Sum Law of Probability
For any two events \( A \) and \( B \), the probability that at least one of them occurs is given by
\( P(A \cup B) = P(A) + P(B) – P(A \cap B) \)
If \( A \) and \( B \) are mutually exclusive, then \( P(A \cap B) = 0 \) and the formula simplifies to
\( P(A \cup B) = P(A) + P(B) \)
Product Law of Probability
The probability that both events \( A \) and \( B \) occur is given by
\( P(A \cap B) = P(A)\,P(B \mid A) \)
If \( A \) and \( B \) are independent, this becomes
\( P(A \cap B) = P(A)\,P(B) \)
Venn Diagrams
A Venn diagram is used to represent events and their relationships visually.
- P(A): Probability of event A occurring
- P(B): Probability of event B occurring
- P(A ∩ B): Probability of A and B both occurring (intersection)
- P(A ∪ B): Probability of A or B or both occurring (union)
- P(A’): Probability of A not occurring (complement)
- P(A’ ∩ B’) is neither A nor B so the outside
- P(A ∩ B’): is A and not B so all of A not containing B
They are particularly useful for:
- Applying the sum law
- Identifying intersections and complements
Tree Diagrams
A tree diagram is a graphical method used to represent a sequence of events and their associated probabilities. It is particularly useful for problems involving conditional probability and sampling with or without replacement.

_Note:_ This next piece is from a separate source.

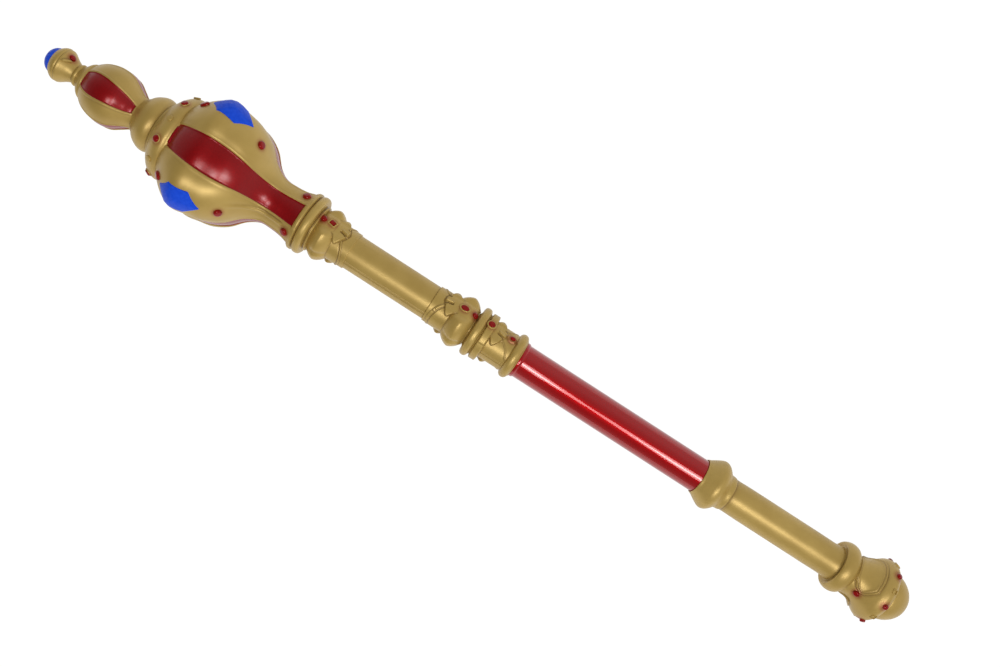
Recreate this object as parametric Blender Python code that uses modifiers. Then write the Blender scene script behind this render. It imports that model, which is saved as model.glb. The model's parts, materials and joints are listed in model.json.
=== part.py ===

Structure of a Tree Diagram
A tree diagram consists of:
- Branches representing possible outcomes at each stage
- Probabilities written on each branch
Each complete path through the diagram represents a sequence of outcomes.
Using a Tree Diagram
To use a tree diagram:
- Multiply probabilities along a single path to find the probability of that outcome
- Add probabilities of different paths to find the probability of an event involving several outcomes
Sampling With and Without Replacement
With replacement:
- The item is returned before the next selection
- Probabilities remain the same
- Events are independent
Without replacement:
- The item is not returned
- Probabilities change
- Events are dependent
Example :
Events \( A \) and \( B \) satisfy \( P(A) = 0.5 \), \( P(B) = 0.4 \), and \( P(A \cap B) = 0.2 \). Find \( P(A \cup B) \).
▶️ Answer/Explanation
\( P(A \cup B) = 0.5 + 0.4 – 0.2 = 0.7 \)
Conclusion: The probability is 0.7.
Example :
A bag contains 3 red and 2 blue balls. Two balls are drawn without replacement. Find the probability that both balls are red.
▶️ Answer/Explanation
Using a tree diagram or the product law:
\( P = \dfrac{3}{5} \times \dfrac{2}{4} = \dfrac{3}{10} \)
Conclusion: The probability is \( \dfrac{3}{10} \).
Example :
A fair coin is tossed twice. Find the probability of obtaining at least one head.
▶️ Answer/Explanation
Let \( H \) be the event of a head on a toss.
Use the complement:
\( P(\text{at least one head}) = 1 – P(\text{no heads}) \)
\( = 1 – \dfrac{1}{4} = \dfrac{3}{4} \)
Conclusion: The probability is \( \dfrac{3}{4} \).
Example :
A fair coin is tossed twice. Use a tree diagram to find the probability of obtaining exactly one head.
▶️ Answer/Explanation
Each toss has probability \( \dfrac{1}{2} \) of heads or tails.
Possible paths with exactly one head are:
HT and TH
\( P(HT) = \dfrac{1}{2} \times \dfrac{1}{2} = \dfrac{1}{4} \)
\( P(TH) = \dfrac{1}{4} \)
Conclusion: \( P(\text{exactly one head}) = \dfrac{1}{4} + \dfrac{1}{4} = \dfrac{1}{2} \).
Example :
A bag contains 4 red balls and 1 blue ball. Two balls are drawn without replacement. Find the probability that both balls are red.
▶️ Answer/Explanation
First draw:
\( P(R) = \dfrac{4}{5} \)
Second draw, given a red has already been drawn:
\( P(R \mid R) = \dfrac{3}{4} \)
\( P(RR) = \dfrac{4}{5} \times \dfrac{3}{4} = \dfrac{3}{5} \)
Conclusion: The probability is \( \dfrac{3}{5} \).